One of the film crew puppets was modelled on Brian Johnson, a member of Thunderbirds special effects crew.

==Reception==
Sylvia Anderson described the episode as "another comic-strip action adventure from Alan Fennell" and a "rather elaborate caper".

Rating "Martian Invasion" 5 out of 5, Tom Fox of Starburst magazine praises the episode's "enjoyably silly" plot and "natty" chase scenes, as well as the look of Goldheimer's Martians. He also states that the Hood's plan makes little sense and that his schemes in general become "sillier and sillier. All of [the character's] bizarre aspects are on show here." Cult Times Mike Fillis considers the Hood's strategy "pedestrian at best" and entertaining only to a child audience.

Chris Bentley and Marcus Hearn discuss the episode as a satire of the film industry, especially in its characters and dialogue. Hearn views the guest cast as caricatures: Bletcher a sleazy movie producer and Goldheimer an ingratiating director who is past his peak.
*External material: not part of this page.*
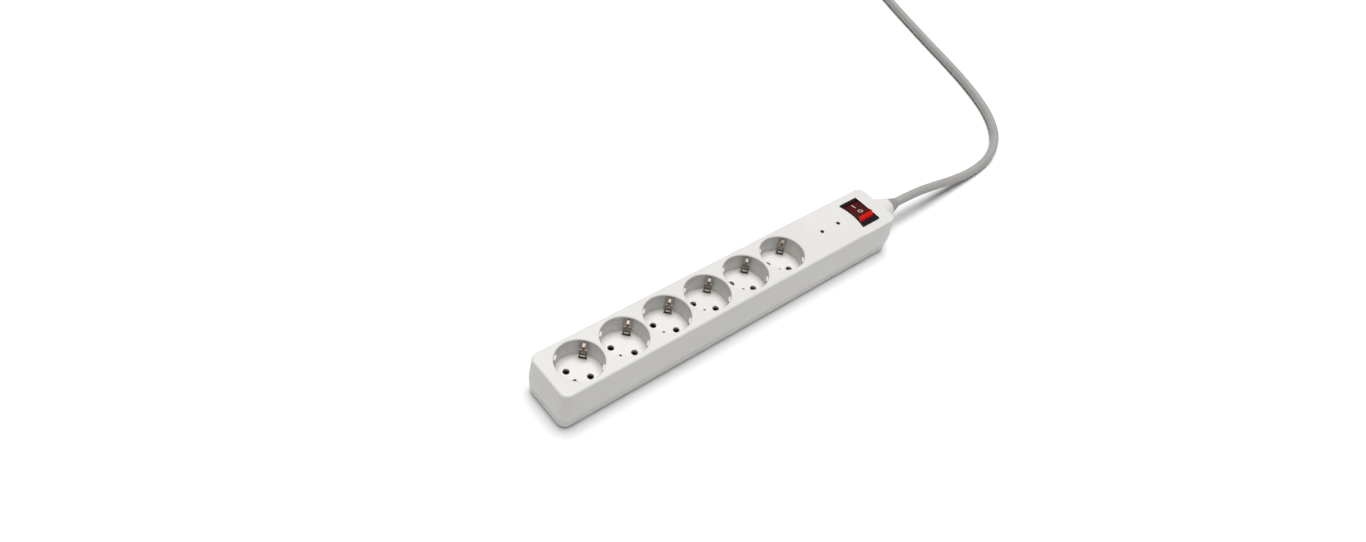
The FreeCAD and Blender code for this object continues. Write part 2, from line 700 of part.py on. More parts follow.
def spring_shape(x):
    """A small open coil spring that stands on a plunger's back, about the rocker's pivot."""
    radius, wire = 1.45, 0.22
    helix = Part.makeHelix(0.9, 2.7, radius)
    helix.translate(Vector(x, 0, -6.75))
    start = Vector(x + radius, 0, -6.75)
    profile = Part.Wire([Part.makeCircle(wire, start, Y_AXIS)])
    return helix.makePipeShell([profile], True, True)


def rocker_parts():
    half = size("pole_gap") / 2
    for node, x in (("live_plunger", -half), ("neutral_plunger", half)):
        stem = Part.makeCylinder(1.95, 3.0, Vector(x, 0, -10))
        nose = Part.makeCone(0.7, 1.95, 1.2, Vector(x, 0, -11.2))
        riding(node, stem.fuse(nose).removeSplitter())
        riding(node + "_spring", spring_shape(x))
    glass = Part.makeCylinder(1.7, 6.2, Vector(0, -8, 0.25), Y_AXIS)
    dome = Part.makeSphere(1.7, Vector(0, -1.8, 0.25))
    riding("neon_lamp", glass.fuse(dome).removeSplitter())
    riding("neon_resistor", Part.makeCylinder(1.05, 5.5, Vector(0, 2.6, 0.9), Y_AXIS))


def contacts_in_switch():
    for pole, x in (("live", "live_x"), ("neutral", "neutral_x")):
        blade_foot = "case_foot - blade_reach"
        switched_tall = "lever_height - anvil_drop - 0.8 - case_foot + blade_reach"
        common_tall = "lever_height - saddle_drop - 0.2 - case_foot + blade_reach"
        common_tab = box(
            f"{pole}_common_tab", "blade_metal", "blade_width", common_tall,
            x, "rocker_shift", blade_foot,
        )
        saddle = box(
            f"{pole}_saddle", "4.4", "1.6", "0.8",
            x, "rocker_shift", "lever_height - saddle_drop - 0.8",
        )
        part(f"{pole}_common_blade", fuse(f"{pole}_common_blade", [common_tab, saddle]))
        switched_tab = box(
            f"{pole}_switched_tab", "blade_metal", "blade_width", switched_tall,
            x, "rocker_shift - 9", blade_foot,
        )
        anvil = box(
            f"{pole}_anvil", "4", "4", "0.8",
            x, "rocker_shift - 8.5", "lever_height - anvil_drop - 0.8",
        )
        part(f"{pole}_switched_blade", fuse(f"{pole}_switched_blade", [switched_tab, anvil]))
        lever = fuse(
            f"{pole}_lever",
            [
                box(f"{pole}_beam", "4.8", "18", "0.9", "0", "-0.5", "-0.2"),
                cylinder(f"{pole}_button", "1.7", "0.8", "0", "-8", "-0.9"),
                cylinder(f"{pole}_pivot", "lever_pivot_radius", "4.8", "-2.4", "0", "0", X_AXIS),
            ],
        )
        tilt = FreeCAD.Rotation(X_AXIS, size("lever_tilt"))
        lever.Placement = FreeCAD.Placement(Vector(size(x), size("rocker_shift"), size("lever_height")), tilt)
        part(f"{pole}_contact_lever", lever)


# ---- surge board and indicator lamps ----
def board():
    top = "board_height + board_metal"
    part(
        "surge_board",
        box("surge_board", "board_length", "board_width", "board_metal", "board_middle", "0", "board_height"),
    )
    for index, x in enumerate(("lamp_1 - 9", "lamp_1 + 6.8", "lamp_1 + 13")):
        disc = cylinder(
            f"disc_{index}", "varistor_radius", "varistor_thick", f"{x} - varistor_thick / 2", "0",
            f"{top} + 2 + varistor_radius", X_AXIS,
        )
        legs = [
            cylinder(f"leg_{index}_{side}", "0.4", "6", x, y, top)
            for side, y in (("a", "3.5"), ("b", "-3.5"))
        ]
        part(f"varistor_{index + 1}", fuse(f"varistor_{index + 1}", [disc] + legs))
    fuse_body = cylinder("fuse_body", "1.9", "10", "lamp_1 - 14", "-5", f"{top} + 1.9", Y_AXIS)
    part("thermal_fuse", fuse_body)
    for index, x in enumerate(("lamp_1", "lamp_2")):
        foot = "core_top - 0.8 - lamp_tall"
        bulb = cylinder(f"bulb_{index}", "lamp_radius", "lamp_tall - 1.2", x, "0", foot)
        tip = cone(f"bulb_tip_{index}", "lamp_radius", "1.3", "1.2", x, "0", "core_top - 0.8 - 1.2")
        leads = [
            cylinder(f"lead_{index}_{side}", "0.35", f"{foot} - ({top}) + 1", x, y, top)
            for side, y in (("a", "1.3"), ("b", "-1.3"))
        ]
        part(f"indicator_lamp_{index + 1}", fuse(f"indicator_lamp_{index + 1}", [bulb, tip] + leads))
        lens = cylinder(f"lens_pin_{index}", "lamp_hole / 2 - 0.05", "roof - 0.7", x, "0", "core_top")
        collar = cylinder(f"lens_collar_{index}", "lamp_hole / 2 + 0.9", "0.6", x, "0", "core_top - 0.6")
        part(f"indicator_lens_{index + 1}", fuse(f"indicator_lens_{index + 1}", [lens, collar]))
        beside = f"lamp_2 + {3 + 3.2 * index}"
        resistor = cylinder(f"resistor_{index}", "1.2", "6.5", beside, "-3.25", f"{top} + 1.2", Y_AXIS)
        part(f"lamp_resistor_{index + 1}", resistor)


# ---- inner wiring, cord clamp and strain relief ----
def wiring():
    height, start = size("cord_height"), size("jacket_start")
    fall = start - 3.4
    live, neutral = size("live_x"), size("neutral_x")
    face = size("blade_metal") / 2
    run = size("floor") + 4.6
    low = size("floor") + 2.0
    bar_end, bar_line = size("bar_end"), size("bar_line")
    join = size("case_foot") - 7.5
    way = live + 2.6
    middle = size("switch_x") + 0.4
    part(
        "live_lead",
        inner_wire(
            "live_lead",
            [
                (start, -2.4, height + 1), (fall, -2.4, height + 1), (fall, -4.6, height - 7),
                (fall, -4.6, run), (way, -4.4, run), (way, 0, join), (live + face, 0, join),
            ],
        ),
    )
    part(
        "neutral_lead",
        inner_wire(
            "neutral_lead",
            [
                (start, 2.4, height + 1), (fall, 2.4, height + 1), (fall, 4.6, height - 7),
                (fall - 3.4, 4.6, join), (neutral + 3.6, 0, join), (neutral + face, 0, join),
            ],
        ),
    )
    end = size("last_socket") + 12
    part(
        "earth_lead",
        inner_wire(
            "earth_lead",
            [
                (start, 0, height - 2.4), (fall, 0, height - 2.4), (fall, 0, low), (fall - 22, 5.6, low),
                (size("board_middle"), 5.6, low + 0.1), (end + 10, 5.6, low), (end, 0, low + 2),
                (end, 0, size("earth_bar_foot")),
            ],
        ),
    )
    link = "live_x - blade_metal / 2 - bar_end"
    part(
        "live_link",
        cylinder("live_link", "core_radius", link, "bar_end", "-bar_line", "bar_foot + 5", X_AXIS),
    )
    part(
        "neutral_link",
        inner_wire(
            "neutral_link",
            [
                (neutral - face, -9, join + 2), (middle, -9, join + 2), (middle, bar_line, join + 2),
                (bar_end + 4, bar_line, join + 1), (bar_end, bar_line, join + 1),
            ],
        ),
    )


def cord_entry():
    axis = ("0", "cord_height", X_AXIS)
    sleeve = cylinder("relief_sleeve", "neck_bore / 2 - 0.05", "neck_reach - 2", "end_x + 2", *axis)
    skirt = cone(
        "relief_skirt", "relief_root_radius", "relief_tip_radius", "relief_reach", "neck_end", *axis
    )
    bore = cylinder("relief_bore", "cord_diameter / 2", "60", "end_x - 20", "0", "cord_height", X_AXIS)
    part("strain_relief", cut("strain_relief", fuse("relief_blank", [sleeve, skirt]), [bore]))
    tail = "relief_tip - jacket_start"
    part("cord_tail", cylinder("cord_tail", "cord_diameter / 2", tail, "jacket_start", *axis))
    bar = box("clamp_bar", "clamp_length", "clamp_width", "clamp_tall", "clamp_x", "0", "clamp_foot")
    groove = cylinder("clamp_groove", "cord_diameter / 2", "20", "clamp_x - 10", "0", "cord_height", X_AXIS)
    ways = []
    screws = []
    for index, y in enumerate(CLAMP_LINES):
        way = cylinder(f"clamp_way_{index}", "screw_radius + 0.2", "20", "clamp_x", y, "clamp_foot - 5")
        ways.append(way)
        screws.append(screw(f"clamp_screw_{index}", "clamp_x", y, "clamp_foot", "clamp_tall + 7"))
    part("cord_clamp", cut("cord_clamp", bar, [groove] + ways))
    part("clamp_screws", group("clamp_screws", screws))


# ---- cord, coil and plug ----
def cord_tube(name, points):
    """A tube along straight runs joined by the largest tangent arcs that the runs allow."""
    line = [Vector(*p) for p in points]
    radii = []
    for index in range(1, len(line) - 1):
        into = line[index] - line[index - 1]
        out = line[index + 1] - line[index]
        shorter = min(into.Length, out.Length)
        radii.append(0.45 * shorter / math.tan(into.getAngle(out) / 2))
    wire = rounded_wire(line, radii)
    radius = size("cord_diameter") / 2
    solid = tube(wire, radius)
    print(name, "length", round(wire.Length, 1), "radii", [round(r) for r in radii])
    plain_volume = math.pi * radius ** 2 * wire.Length
    print(name, "volume over section times length", round(solid.Volume / plain_volume, 4))
    return part(name, shaped(name, solid))


def cord():
    radius = size("cord_diameter") / 2
    rest = radius + size("floor_gap")
    height = size("cord_height")
    cord_tube(
        "cord",
        [
            (size("relief_tip"), 0, height), (225, 0, height), (262, 0, 17.2), (298, 0, 8.8),
            (334, 1, rest), (366, 6, rest), (398, 22, rest), (424, 51, rest), (444, 92, rest),
            (459, 138, rest), (472, 185, rest), (486, 233, rest), (504, 289, rest), (527, 345, rest),
        ],
    )
    upper = rest + size("coil_spacing") * math.sin(math.radians(60))
    x, y = size("coil_x"), size("plug_axis_y")
    axis = size("plug_radius")
    cord_tube(
        "cord_plug_end",
        [
            (x, y, upper), (x - 14, y, upper), (x - 27, y, axis),
            (size("plug_back") + size("plug_relief_length"), y, axis),
        ],
    )
    outer = "coil_radius + coil_spacing / 2 + cord_diameter / 2"
    inner = "coil_radius - coil_spacing / 2 - cord_diameter / 2"
    tall = "cord_diameter + coil_spacing * 0.866"
    ring = cylinder("ring_outer", outer, tall, "coil_x", "coil_y", "floor_gap")
    hole = cylinder("ring_inner", inner, "50", "coil_x", "coil_y", "-5")
    part("cord_coil", cut("cord_coil", ring, [hole]))
    section = f"({outer} - ({inner}))"
    band = box(
        "tie_block", "tie_width", f"{section} + tie_slack + 2 * tie_metal", f"{tall} + tie_metal + floor_gap",
        "coil_x", "coil_y - coil_radius", "0",
    )
    gap = box(
        "tie_room", "tie_width + 2", f"{section} + tie_slack", tall,
        "coil_x", "coil_y - coil_radius", "floor_gap",
    )
    part("coil_tie", cut("coil_tie", band, [gap]))


def plug():
    axis = -X_AXIS
    y, z = "plug_axis_y", "plug_radius"
    relief = cone(
        "plug_relief_cone", "cord_diameter / 2 + 0.9", "8", "plug_relief_length",
        "plug_back + plug_relief_length", y, z, axis,
    )
    part("plug_relief", relief)
    grip = cone("plug_grip", "11.5", "15.5", "plug_length - 22", "plug_back", y, z, axis)
    head = cylinder("plug_head", "plug_radius", "22", "plug_face + 22", y, z, axis)
    flats = [
        box(f"plug_flat_{side}", "17", "9", "3", "plug_face + 8", y, level)
        for side, level in (("up", "2 * plug_radius - 2.2"), ("down", "-0.8"))
    ]
    keys = []
    for side, sign in (("a", "+"), ("b", "-")):
        edge = f"{y} {sign} (plug_radius - 0.9)"
        keys.append(box(f"plug_key_{side}", "17", "3", "5", "plug_face + 8", edge, f"{z} - 2.5"))
    part("plug_body", cut("plug_body", fuse("plug_blank", [grip, head]), flats + keys))
    pins = []
    for side, sign in (("a", "+"), ("b", "-")):
        line = f"{y} {sign} pin_spacing / 2"
        pins.append(
            cylinder(f"plug_pin_{side}", "pin_diameter / 2", "plug_pin_length", "plug_face", line, z, axis)
        )
    part("plug_pins", group("plug_pins", pins))
    contacts = [
        box(f"plug_contact_{side}", "15", "6", "0.8", "plug_face + 8", y, level)
        for side, level in (("up", "2 * plug_radius - 2.2"), ("down", "1.4"))
    ]
    part("plug_earth_contacts", group("plug_earth_contacts", contacts))


housing()
fixings()
bars()
earth_clips()
switch_case()
rocker()
rocker_parts()
contacts_in_switch()
board()
wiring()
cord_entry()
cord()
plug()
doc.recompute()

for thing in doc.Objects:
    if "Invalid" in thing.State or "Error" in thing.State:
        raise RuntimeError(f"{thing.Name} failed: {thing.State}")
labels = [thing.Label for thing in PARTS]
if len(set(labels)) != len(labels):
    raise RuntimeError("two sub-parts share a name")
os.makedirs("parts", exist_ok=True)
for thing in PARTS:
    shape = thing.Shape
    if shape.isNull() or not shape.isValid() or not shape.Solids:
        raise RuntimeError(f"{thing.Label} has no valid solid")
    shape.exportStep(os.path.join("parts", thing.Label + ".step"))
print(len(PARTS), "sub-parts written")
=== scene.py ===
# %% [markdown]
# # A socket strip, dressed for the studio
# The strip's hard pieces come from CAD and are not touched: their shapes, sizes and places are settled.
# This script gives each of them a surface, lays the mains lead as one smooth curve, winds its spare
# length, finishes the plug, and sets up a pale floor, soft light and a camera.

# %% Load the fixed frame
import math

import bmesh
import bpy
from mathutils import Matrix, Vector


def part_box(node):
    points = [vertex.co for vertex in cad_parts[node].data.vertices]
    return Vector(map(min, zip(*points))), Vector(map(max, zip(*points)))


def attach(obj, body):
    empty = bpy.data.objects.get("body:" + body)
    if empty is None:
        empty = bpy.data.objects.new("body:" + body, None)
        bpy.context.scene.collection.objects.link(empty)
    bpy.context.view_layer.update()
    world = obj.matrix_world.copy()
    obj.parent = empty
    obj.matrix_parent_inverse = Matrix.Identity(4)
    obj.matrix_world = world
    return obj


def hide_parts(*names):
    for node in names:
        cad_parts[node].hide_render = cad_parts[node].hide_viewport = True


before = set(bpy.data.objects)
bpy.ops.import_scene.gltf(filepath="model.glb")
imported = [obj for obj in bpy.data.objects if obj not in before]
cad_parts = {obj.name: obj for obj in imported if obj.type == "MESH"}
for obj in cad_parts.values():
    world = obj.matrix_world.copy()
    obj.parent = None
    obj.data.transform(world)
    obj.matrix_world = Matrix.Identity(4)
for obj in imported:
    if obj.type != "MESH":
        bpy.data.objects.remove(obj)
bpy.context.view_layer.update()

# %% [markdown]
# ## Camera
# A product shot of a long low object is taken from above one corner, so that every socket shows its
# floor. The camera is turned a little about its own line of sight as well, which lifts the far end.
# A matrix built from the three directions holds that roll exactly, where aiming with a Track To
# constraint would level it.

# %% Place the camera
VIEW_RIGHT = Vector((0.76658658, -0.62744724, 0.13658321))
VIEW_DOWN = Vector((-0.38820026, -0.62225939, -0.67977482))
VIEW_AHEAD = Vector((0.51151302, 0.46808462, -0.72059088))
CAMERA_PLACE = Vector((-0.46571, -0.35865, 0.63715))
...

He also notes a humorous exchange between a bored make-up artist and a frustrated actor playing one of the Martians. Hearn compares General X to Ernst Stavro Blofeld, the faceless villain of early James Bond films.

According to Bentley, the episode's weaknesses include its "sparse" plot as well as the "lengthy chase sequence" in its latter half. Hearn comments that International Rescue's pursuit of the Hood offers "little [...] to match the wit and ingenuity of the earlier action", although he considers the Hood's defeat reasonably satisfying.